__Task__
Return only the lines running from the line that holds "imported = [obj" to the line that holds "inputs, operation=operation, use_clamp=clamp).outputs[0]", including both.

__Material provided__

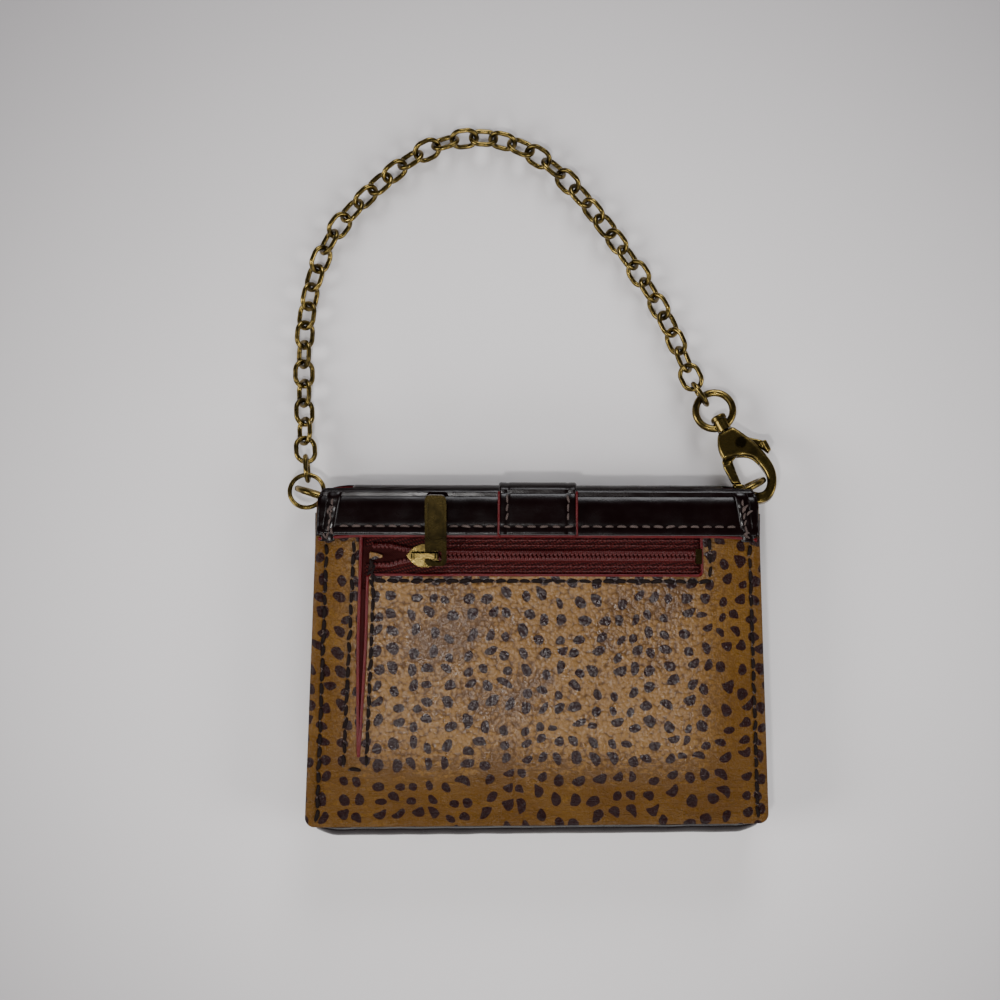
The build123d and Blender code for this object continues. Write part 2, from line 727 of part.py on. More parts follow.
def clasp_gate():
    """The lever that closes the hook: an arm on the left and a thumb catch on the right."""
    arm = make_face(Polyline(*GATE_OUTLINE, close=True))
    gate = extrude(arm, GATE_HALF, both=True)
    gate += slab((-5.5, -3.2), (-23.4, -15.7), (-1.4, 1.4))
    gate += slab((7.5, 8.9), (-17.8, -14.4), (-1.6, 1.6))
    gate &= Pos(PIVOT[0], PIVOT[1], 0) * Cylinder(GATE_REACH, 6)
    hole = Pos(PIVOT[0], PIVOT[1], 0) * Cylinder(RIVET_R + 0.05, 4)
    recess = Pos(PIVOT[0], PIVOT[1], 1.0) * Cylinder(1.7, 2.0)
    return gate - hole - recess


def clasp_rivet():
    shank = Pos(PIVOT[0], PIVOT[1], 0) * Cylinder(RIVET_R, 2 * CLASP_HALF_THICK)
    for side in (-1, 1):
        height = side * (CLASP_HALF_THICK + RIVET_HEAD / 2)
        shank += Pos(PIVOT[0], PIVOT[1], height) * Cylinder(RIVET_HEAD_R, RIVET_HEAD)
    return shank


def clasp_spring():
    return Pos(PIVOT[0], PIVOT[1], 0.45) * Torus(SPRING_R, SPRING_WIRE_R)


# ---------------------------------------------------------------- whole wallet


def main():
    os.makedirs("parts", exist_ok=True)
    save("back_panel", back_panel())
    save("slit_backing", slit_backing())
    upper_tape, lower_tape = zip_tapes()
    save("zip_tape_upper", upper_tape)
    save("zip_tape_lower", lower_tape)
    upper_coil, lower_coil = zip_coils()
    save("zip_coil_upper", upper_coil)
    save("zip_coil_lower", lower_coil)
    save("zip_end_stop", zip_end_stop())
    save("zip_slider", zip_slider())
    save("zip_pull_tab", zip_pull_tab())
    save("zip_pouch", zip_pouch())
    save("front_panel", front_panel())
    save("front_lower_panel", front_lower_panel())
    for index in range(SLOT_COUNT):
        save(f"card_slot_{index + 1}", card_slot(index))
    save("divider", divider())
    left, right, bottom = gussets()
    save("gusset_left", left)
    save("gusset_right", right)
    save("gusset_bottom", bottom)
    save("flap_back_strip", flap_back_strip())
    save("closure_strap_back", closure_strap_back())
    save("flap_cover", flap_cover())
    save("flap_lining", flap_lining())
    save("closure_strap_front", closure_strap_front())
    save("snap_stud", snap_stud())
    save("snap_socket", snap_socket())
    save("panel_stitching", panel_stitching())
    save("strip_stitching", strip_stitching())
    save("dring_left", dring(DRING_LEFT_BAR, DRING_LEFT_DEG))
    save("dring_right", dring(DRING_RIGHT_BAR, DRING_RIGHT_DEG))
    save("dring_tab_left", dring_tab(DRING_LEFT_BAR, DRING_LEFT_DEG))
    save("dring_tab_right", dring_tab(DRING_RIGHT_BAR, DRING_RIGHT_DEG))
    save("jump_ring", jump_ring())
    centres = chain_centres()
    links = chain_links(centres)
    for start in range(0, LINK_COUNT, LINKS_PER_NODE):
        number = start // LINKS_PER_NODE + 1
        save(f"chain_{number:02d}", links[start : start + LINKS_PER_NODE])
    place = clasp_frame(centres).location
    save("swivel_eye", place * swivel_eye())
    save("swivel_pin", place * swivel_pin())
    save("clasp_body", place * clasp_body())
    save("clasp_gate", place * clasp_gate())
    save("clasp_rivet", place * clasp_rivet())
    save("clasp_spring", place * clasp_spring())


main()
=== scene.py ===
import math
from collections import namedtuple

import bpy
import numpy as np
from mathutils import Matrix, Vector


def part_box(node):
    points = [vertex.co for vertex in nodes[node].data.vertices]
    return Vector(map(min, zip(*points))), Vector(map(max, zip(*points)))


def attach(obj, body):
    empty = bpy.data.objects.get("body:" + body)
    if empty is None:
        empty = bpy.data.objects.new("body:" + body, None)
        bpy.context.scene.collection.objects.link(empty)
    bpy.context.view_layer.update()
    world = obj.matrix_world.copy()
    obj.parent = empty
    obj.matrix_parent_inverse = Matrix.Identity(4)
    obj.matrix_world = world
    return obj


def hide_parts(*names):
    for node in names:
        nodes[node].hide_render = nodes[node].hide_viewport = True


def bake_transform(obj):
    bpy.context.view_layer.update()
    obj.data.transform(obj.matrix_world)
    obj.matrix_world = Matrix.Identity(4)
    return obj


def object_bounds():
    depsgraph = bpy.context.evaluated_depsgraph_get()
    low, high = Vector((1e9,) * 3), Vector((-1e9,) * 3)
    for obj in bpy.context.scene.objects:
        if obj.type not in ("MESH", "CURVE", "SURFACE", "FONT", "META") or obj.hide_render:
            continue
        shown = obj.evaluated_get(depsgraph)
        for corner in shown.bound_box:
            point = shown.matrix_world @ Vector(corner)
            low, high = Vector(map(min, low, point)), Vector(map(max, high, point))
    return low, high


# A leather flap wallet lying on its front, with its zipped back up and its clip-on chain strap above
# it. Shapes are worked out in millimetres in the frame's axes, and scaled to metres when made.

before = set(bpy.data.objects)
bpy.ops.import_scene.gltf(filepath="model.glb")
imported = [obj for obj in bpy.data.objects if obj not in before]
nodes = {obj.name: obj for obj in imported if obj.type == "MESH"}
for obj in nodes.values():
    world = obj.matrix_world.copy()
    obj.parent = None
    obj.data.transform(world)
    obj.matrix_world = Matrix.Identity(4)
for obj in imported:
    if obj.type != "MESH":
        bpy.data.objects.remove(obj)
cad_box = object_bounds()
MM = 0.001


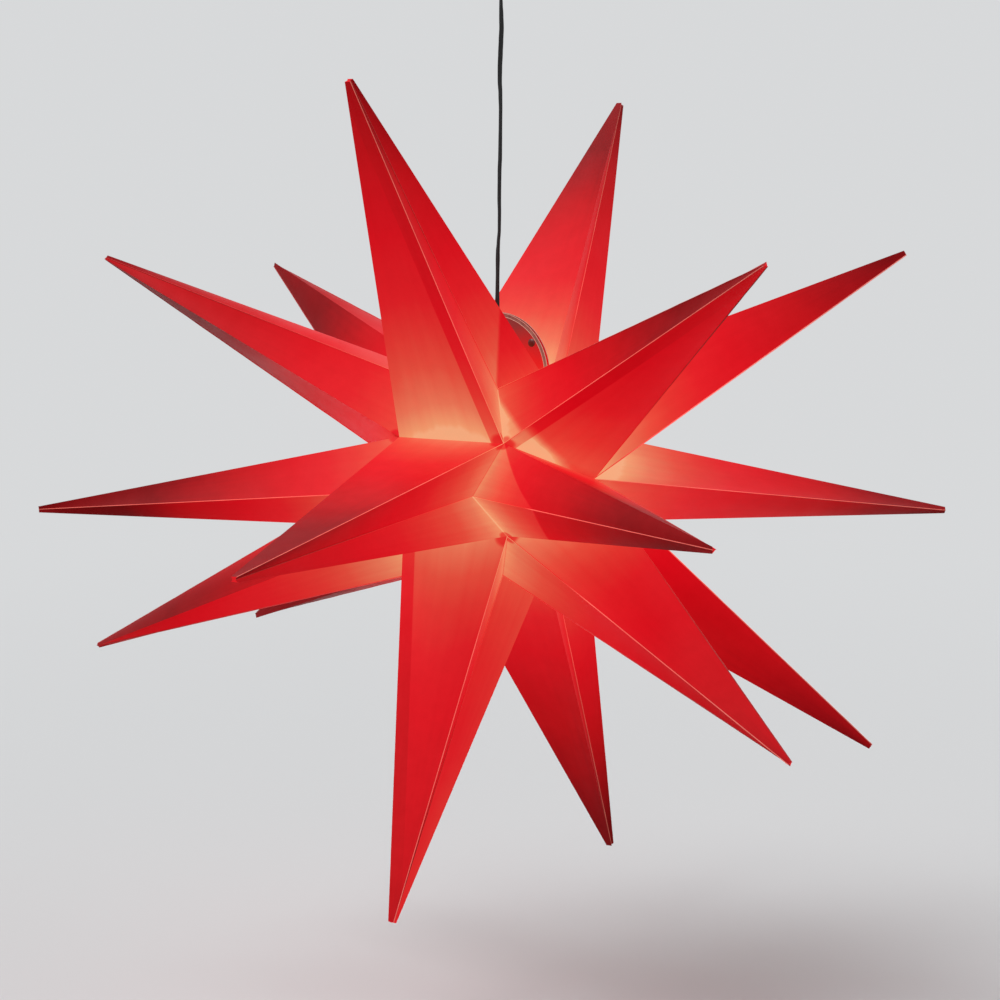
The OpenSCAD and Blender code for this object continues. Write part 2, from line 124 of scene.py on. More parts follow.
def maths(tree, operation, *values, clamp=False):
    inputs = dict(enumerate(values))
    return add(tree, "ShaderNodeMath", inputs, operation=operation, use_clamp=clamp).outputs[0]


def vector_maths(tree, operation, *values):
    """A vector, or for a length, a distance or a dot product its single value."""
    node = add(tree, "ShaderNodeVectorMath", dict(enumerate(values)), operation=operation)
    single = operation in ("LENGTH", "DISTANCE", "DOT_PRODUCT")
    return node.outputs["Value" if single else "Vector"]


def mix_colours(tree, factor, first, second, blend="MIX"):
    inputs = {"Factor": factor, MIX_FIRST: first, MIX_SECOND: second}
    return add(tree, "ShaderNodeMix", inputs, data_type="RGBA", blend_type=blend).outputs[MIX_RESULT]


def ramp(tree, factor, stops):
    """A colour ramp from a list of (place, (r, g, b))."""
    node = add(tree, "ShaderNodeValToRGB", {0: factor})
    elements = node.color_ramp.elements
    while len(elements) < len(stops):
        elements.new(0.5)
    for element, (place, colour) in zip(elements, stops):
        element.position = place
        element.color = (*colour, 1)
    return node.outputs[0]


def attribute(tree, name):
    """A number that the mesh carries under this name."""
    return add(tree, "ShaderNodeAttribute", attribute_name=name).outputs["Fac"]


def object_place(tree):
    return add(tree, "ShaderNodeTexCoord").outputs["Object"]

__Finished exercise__
imported = [obj for obj in bpy.data.objects if obj not in before]
nodes = {obj.name: obj for obj in imported if obj.type == "MESH"}
for obj in nodes.values():
    world = obj.matrix_world.copy()
    obj.parent = None
    obj.data.transform(world)
    obj.matrix_world = Matrix.Identity(4)
for obj in imported:
    if obj.type != "MESH":
        bpy.data.objects.remove(obj)
cad_box = object_bounds()
MM = 0.001


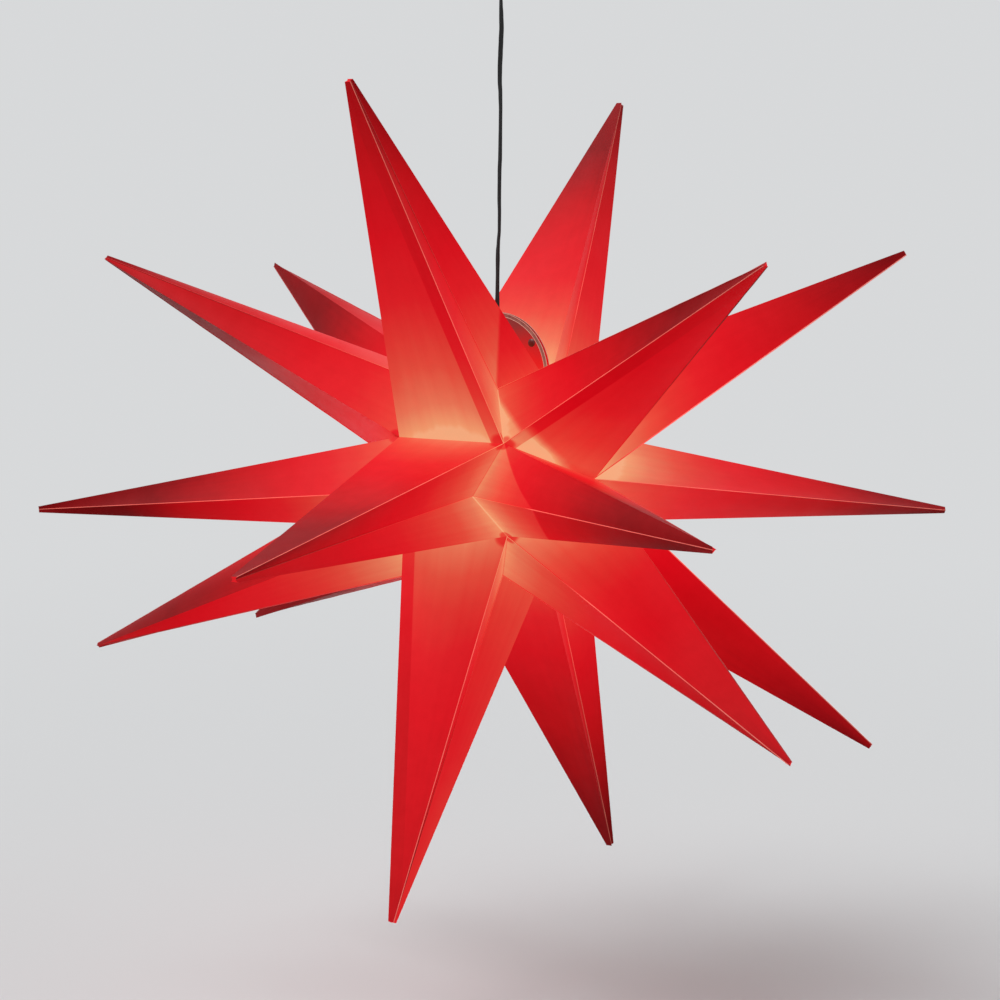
The OpenSCAD and Blender code for this object continues. Write part 2, from line 124 of scene.py on. More parts follow.
def maths(tree, operation, *values, clamp=False):
    inputs = dict(enumerate(values))
    return add(tree, "ShaderNodeMath", inputs, operation=operation, use_clamp=clamp).outputs[0]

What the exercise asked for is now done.